Clinton was founded by ex-New Yorkers at the intersection of the new Chicago Road and the River Raisin, in honor of DeWitt Clinton, the governor of their native state. By 1835, a daily stagecoach was running the route between Detroit and Chicago, and Clinton was a major stop along it.
Because of its location, Clinton became an important center of trade. By the late 1830s it had ten general stores, several blacksmiths, and a hardware. The first railroad was built with hickory rails in 1839, with the cargo trains being pulled by horses. The first passenger service did not reach Clinton until 1853.
The oldest home in Clinton is at 135 E. Michigan, and was built in 1829. There are others in town from the 1830s, one of which was moved to Greenfield Village, and is now better known as the Eagle Tavern.
One bit of Clinton trivia that us Detroiters might be especially interested by is the fact that Wirt Rowland was born here in Clinton in 1878. He came to Detroit when he was 19 and eventually became one of the greatest architects in our history, designing the famous Penobscot and Guardian Buildings, as well as an array of other masterpieces. This mill burned down when Wirt would have been about eight years old.
The Village of Clinton website's historical page states that the Clinton Woolen Mill was organized by 100 local stockholders in 1866, and originally consisted of a four-story brick structure, and served as the "principal employer" of village residents.
I wonder if Wirt's first job as a boy was working in this mill? At the time it mostly turned out fabric for men's clothing. It goes on to say that the entire wool production process was done here in this complex, from the scouring of the fleece to the finishing and dying of the cloth.
Another source explains that by the 1900s the mill was manufacturing cloth for uniforms as well. In 1925 the mill had 200 employees, while the village's total population was 2,000. In 1942, it was honored with the Army-Navy Award of Excellence in production.

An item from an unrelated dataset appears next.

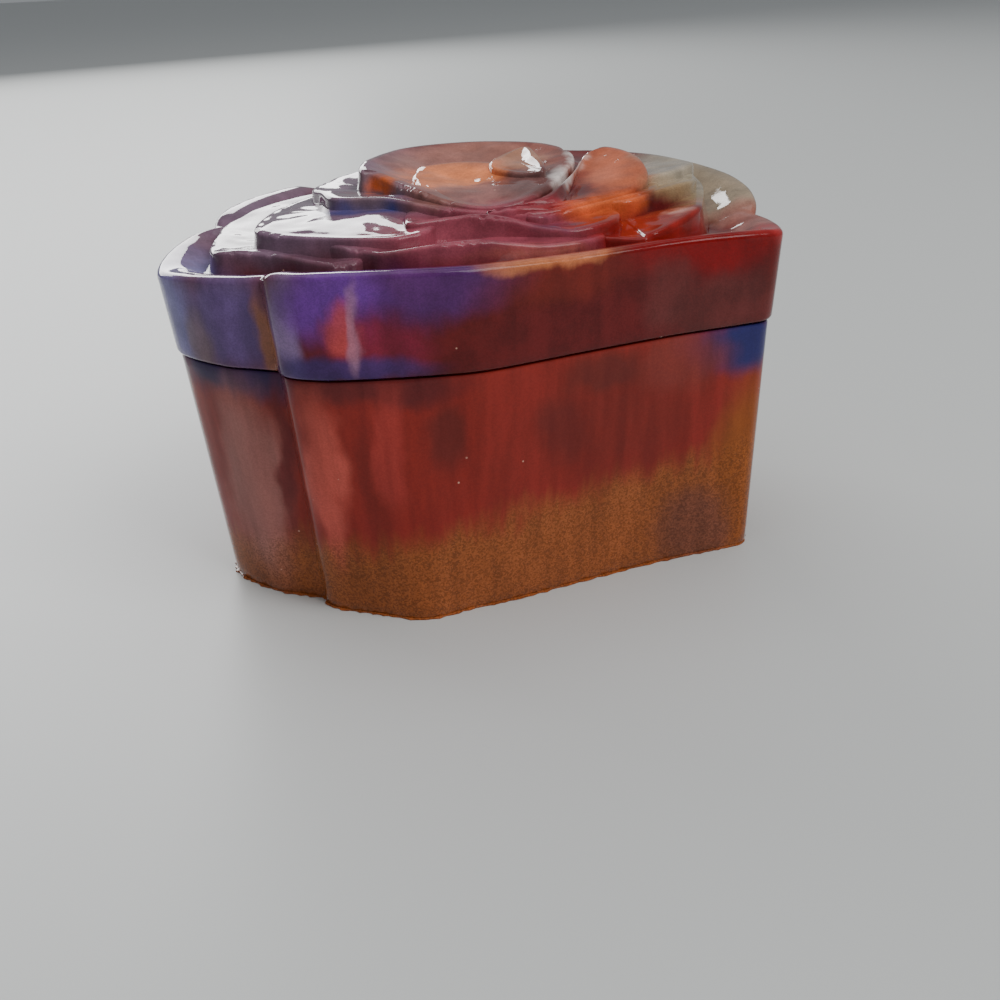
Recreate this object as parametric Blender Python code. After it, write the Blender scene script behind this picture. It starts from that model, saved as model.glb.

The reason given for the mill's closure in 1957 was that the Detroit car manufacturers--who were the biggest buyers of the mill’s textiles by that time--had begun make the switch to using synthetics for automotive upholstery fabric. With the mill's largest revenue stream lost it could no longer remain open, and faded into the proverbial history books.
The rise of using synthetic fabrics for clothing also played a part in sealing this mill's fate, as did the rise of factory wages in the face of competition from automobile manufacturing plants.
Not having much success with finding a front way into this place, we opted to dive into the woods and look for more circuitous means of ingress. Behind the mill stood this old elevator; the faded paint signs mark it as once belonging to the Atlas Milling Company...unfortunately there was no open way inside to climb it:
According to the Village of Clinton's website again, the Atlas Mill was once situated at 429 Franklin and is the second-oldest business in the state of Michigan, having got its start in 1836, dealing in flour and feed.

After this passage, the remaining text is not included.